13. C’est la raison pour laquelle la possibilité d’interdire le port de la burqa et du niqab est envisagée par les parlements de plusieurs pays d’Europe. L’article 9 de la CEDH reconnaît à toute personne le droit de choisir librement de porter ou non une tenue religieuse en privé ou en public. Les restrictions légales imposées à cette liberté peuvent se justifier lorsqu’elles s’avèrent nécessaires dans une société démocratique, notamment pour des raisons de sécurité ou lorsque les fonctions publiques ou professionnelles d’une personne lui imposent de faire preuve de neutralité religieuse ou de montrer son visage. Toutefois, l’interdiction générale du port de la burqa et du niqab dénierait aux femmes qui le souhaitent librement le droit de couvrir leur visage.
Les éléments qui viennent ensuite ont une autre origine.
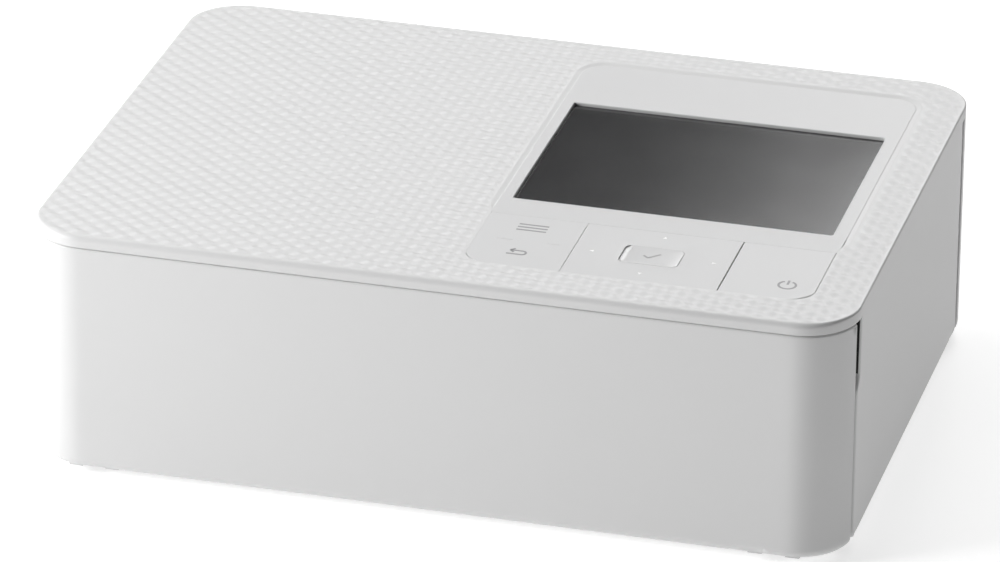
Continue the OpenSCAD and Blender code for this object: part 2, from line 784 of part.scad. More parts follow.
module pickup_roller() color(rubber) {
    for (s = [-1, 1])
        tube_x(path_x + s * 22 - 7, path_x + s * 22 + 7, pickup_p, pickup_r, shaft_r);
}

// ---- print head ----

head_x0 = path_x - head_half;
head_x1 = path_x + head_half;
head_z = paper_z + 1.2;

module thermal_head() color(dark) {
    box(head_x0, head_x1, 3, 17, head_z + 0.6, head_z + 1.8);
    // the raised heater line
    rod_x(head_x0 + 3, head_x1 - 3, [10, head_z + 0.9], 0.9);
}

module head_heatsink() color(steel) {
    box(head_x0, head_x1, 2, 18, head_z + 1.8, head_z + 5.2);
    for (k = [0:4]) box(head_x0 + 2, head_x1 - 2, 3.4 + 2.9 * k, 4.8 + 2.9 * k, head_z + 5.2 - eps, 38);
}

arm_z = 43.3;

module head_arm() color(steel) {
    difference() {
        union() {
            box(head_x0, head_x1, 2, 52, arm_z, arm_z + 1.2);
            box(head_x0, head_x1, 2, 3.2, head_z + 5.2, arm_z + eps);
            box(head_x0, head_x1, 16.9, 18, head_z + 5.2, arm_z + eps);
            for (x = [head_x0, head_x1 - 3]) {
                rod_x(x, x + 3, head_axis, 3.4);
                box(x, x + 3, 51, head_axis[0], head_axis[1], arm_z + 1.1);
            }
        }
        rod_x(head_x0 - 1, head_x1 + 1, head_axis, bush_r);
    }
}

module head_pivot_shaft() color(steel) {
    rod_x(left_x, right_x + plate_t, head_axis, shaft_r);
}

// ---- drive ----

motor_r = 15.0;

module feed_motor() color(steel) {
    rod_x(gear_plate_x - 14, gear_plate_x, pinion_p, motor_r);
    rod_x(gear_plate_x - 15.5, gear_plate_x - 14, pinion_p, 4);
}

module feed_pinion() color(brass) {
    difference() {
        union() {
            gear_x(gear_x, gear_x + gear_t, pinion_p, pinion_teeth, pinion_turn, 0.4);
            rod_x(gear_plate_x + 0.3, gear_x + eps, pinion_p, 2.2);
        }
        rod_x(gear_plate_x, gear_x + gear_t + 1, pinion_p, 0.5);
    }
}

module idler_gear() color(natural) {
    gear_x(gear_x, gear_x + gear_t, idler_p, idler_teeth, idler_turn, bush_r);
}

module idler_pin() color(steel) {
    rod_x(gear_plate_x, left_x + plate_t, idler_p, shaft_r);
}

module capstan_gear() color(natural) {
    gear_x(gear_x, gear_x + gear_t, capstan_p, capstan_teeth, capstan_turn, shaft_r);
}

module ribbon_motor() color(steel) {
    rod_x(gear_plate_x - 15, gear_plate_x, ribbon_p, 10);
}

module ribbon_pinion() color(brass) {
    difference() {
        union() {
            gear_x(gear_x, gear_x + gear_t, ribbon_p, ribbon_teeth, ribbon_turn, 0.4);
            rod_x(gear_plate_x + 0.3, gear_x + eps, ribbon_p, 2.2);
        }
        rod_x(gear_plate_x, gear_x + gear_t + 1, ribbon_p, 0.5);
    }
}

module take_up_gear() color(natural) {
    gear_x(gear_x, gear_x + gear_t, takeup_p, takeup_teeth, takeup_turn, 2);
    // the sleeve that reaches the spool through the left frame
    tube_x(gear_x + gear_t - eps, cassette_x0 + 1.5, takeup_p, 3.3, 2);
}

// ---- ink cassette ----

module spool(p, roll_r) {
    rod_x(cassette_x0 + 1.5, cassette_x1 - 6, p, 3.5);
    rod_x(path_x - ribbon_half, path_x + ribbon_half, p, roll_r);
}

module take_up_spool() color(dark) {
    spool(takeup_p, 5.5);
}

module supply_spool() color(dark) {
    spool(supply_p, 8.4);
}

// Half a cassette, seen from the side: a tube with a slot underneath for the ribbon
module cassette_tube(p) {
    translate(p) difference() {
        circle(tube_r);
        circle(tube_r - 1.5);
        translate([-2.5, -tube_r - 1]) square([5, 4]);
    }
}

module ink_cassette() color(dark) {
    for (p = [takeup_p, supply_p]) along_x(cassette_x0 + 1.5, cassette_x1 - 6) cassette_tube(p);
    // the end plates that join the two tubes
    for (e = [[cassette_x0, cassette_x0 + 1.5], [cassette_x1 - 6, cassette_x1 - 4.5]])
        along_x(e[0], e[1]) difference() {
            union() {
                for (p = [takeup_p, supply_p]) translate(p) circle(tube_r);
                translate([takeup_p[0], paper_z + 2]) square([supply_p[0] - takeup_p[0], 7]);
            }
            if (e[0] == cassette_x0) for (p = [takeup_p, supply_p]) translate(p) circle(3.7);
        }
    // the grip that the fingers pull
    box(cassette_x1 - 4.6, cassette_x1, -6, 26, 24, 26);
}

module ink_ribbon() color([0.55, 0.45, 0.12]) {
    film = 0.15;
    z = paper_z + 0.6;
    xa = path_x - ribbon_half + 1;
    xb = path_x + ribbon_half - 1;
    box(xa, xb, takeup_p[0], supply_p[0], z, z + film);
    box(xa, xb, takeup_p[0] - film, takeup_p[0] + film, z, takeup_p[1] - 5.8);
    box(xa, xb, supply_p[0] - film, supply_p[0] + film, z, supply_p[1] - 8.7);
}

module eject_lever() color(natural) difference() {
    union() {
        rod_z(lever_p[0], lever_p[1], 24.3, 36, 2.8);
        // the hook that holds the cassette, and the thumb tab
        box(lever_p[0] - 1.5, lever_p[0] + 0.7, lever_p[1], -25.5, 28, 32);
        box(lever_p[0] + 2, lever_p[0] + 5.5, lever_p[1] - 1.2, lever_p[1] + 1.2, 28, 32);
    }
    rod_z(lever_p[0], lever_p[1], 20, 40, bush_r);
}

top_cover();
base_tray();
left_panel();
rear_panel();
front_cover();
front_cover_pins();
side_door();
side_door_pins();
display_bezel();
display_glass();
lcd_module();
panel_frame();
left_key();
cross_key();
cross_key_carrier();
ok_key();
right_key();
key_mat();
panel_board();
main_board();
board_screws();
dc_inlet();
usb_socket();
card_slot();
rubber_feet();
case_screws();
left_frame();
right_frame();
gear_plate();
tie_bars();
paper_deck();
platen_roller();
platen_shaft();
capstan_roller();
pinch_roller();
pickup_roller();
pickup_shaft();
thermal_head();
head_heatsink();
head_arm();
head_pivot_shaft();
feed_motor();
feed_pinion();
idler_gear();
idler_pin();
capstan_gear();
ribbon_motor();
ribbon_pinion();
take_up_gear();
take_up_spool();
supply_spool();
ink_cassette();
ink_ribbon();
eject_lever();
display_cable();
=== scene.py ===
# %% [markdown]
# A compact photo printer, dressed
# --------------------------------
# The printer is a stack of moulded white shells round a small mechanism. The exact frame of
# solids is loaded first, and everything that shows is then modelled around it: shells with
# rounded edges, a bumpy top, a sunk control panel and the finishes. Lengths are written in
# millimetres, as a maker would, and turned into metres in one place.

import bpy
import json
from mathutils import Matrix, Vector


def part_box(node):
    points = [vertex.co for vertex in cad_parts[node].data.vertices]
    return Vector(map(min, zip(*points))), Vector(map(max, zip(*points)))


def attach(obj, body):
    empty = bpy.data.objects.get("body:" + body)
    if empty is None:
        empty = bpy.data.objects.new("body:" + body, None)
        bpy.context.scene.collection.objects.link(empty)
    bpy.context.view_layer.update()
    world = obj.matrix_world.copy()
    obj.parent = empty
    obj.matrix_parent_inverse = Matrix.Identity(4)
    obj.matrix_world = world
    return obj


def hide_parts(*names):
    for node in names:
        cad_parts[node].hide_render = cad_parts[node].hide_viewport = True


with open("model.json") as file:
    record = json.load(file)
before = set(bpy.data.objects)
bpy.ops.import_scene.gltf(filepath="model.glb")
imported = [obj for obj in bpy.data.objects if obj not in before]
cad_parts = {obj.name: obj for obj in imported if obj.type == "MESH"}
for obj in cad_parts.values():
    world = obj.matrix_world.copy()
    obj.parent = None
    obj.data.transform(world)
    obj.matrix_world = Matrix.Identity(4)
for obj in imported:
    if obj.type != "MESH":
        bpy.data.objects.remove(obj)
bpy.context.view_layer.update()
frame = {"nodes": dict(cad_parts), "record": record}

import json
import math

import bmesh
import bpy
import numpy as np
from mathutils import Matrix, Quaternion, Vector
from mathutils.geometry import delaunay_2d_cdt

MM = 0.001
MICRON = 0.001 * MM

# %% [markdown]
# The body's outer sizes follow from the frame. Two corners of a node's box say where its faces
# lie, so a shell that stands for a node starts from the same planes. A box says nothing about
# radii and wall thicknesses, so those are written out.

# %% Sizes read from the frame


def box_mm(node):
    low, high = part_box(node)
    return [v / MM for v in low], [v / MM for v in high]


front_low, front_high = box_mm("front_cover")
door_low, door_high = box_mm("side_door")
left_low, left_high = box_mm("left_panel")
rear_low, _ = box_mm("rear_panel")
bezel_low, bezel_high = box_mm("display_bezel")

_, (HALF_W, HALF_D, TOP_Z) = box_mm("top_cover")
BODY_Z = front_low[2]
CORNER_R = 12.7
WALL = 2.2
LIP_H = 2.9
LIP_Z = TOP_Z - LIP_H
ROOF_T = 2.0
PANEL_R = 5.0
print("body", 2 * HALF_W, "x", 2 * HALF_D, "x", TOP_Z, "mm")

# %% [markdown]
# Camera first. The photograph was taken with a long lens from the front, a little to the right
# and above. Its angles, distance and aim were worked out from the outline of the body, so the
# same numbers put this camera in the same place. A camera could also be aimed by hand, but then
# it would be off by a little.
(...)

14. De plus, une interdiction générale pourrait avoir un effet contraire, en poussant les familles et la communauté à faire pression sur les femmes musulmanes pour qu’elles restent chez elles et se limitent à entretenir des contacts avec d’autres femmes. Les femmes musulmanes subiraient une exclusion supplémentaire si elles devaient quitter les établissements d’enseignement, se tenir à l’écart des lieux publics et renoncer au travail qu’elles effectuent hors de leur communauté pour ne pas rompre avec leur tradition familiale. L’Assemblée invite par conséquent les États membres à élaborer des politiques ciblées, destinées à sensibiliser les femmes musulmanes à leurs droits, à les aider à prendre part à la vie publique, ainsi qu’à leur offrir les mêmes possibilités de mener une vie professionnelle et de parvenir à une indépendance sociale et économique. À cet égard, l’éducation des jeunes femmes musulmanes, de leurs parents et de leurs familles est primordiale.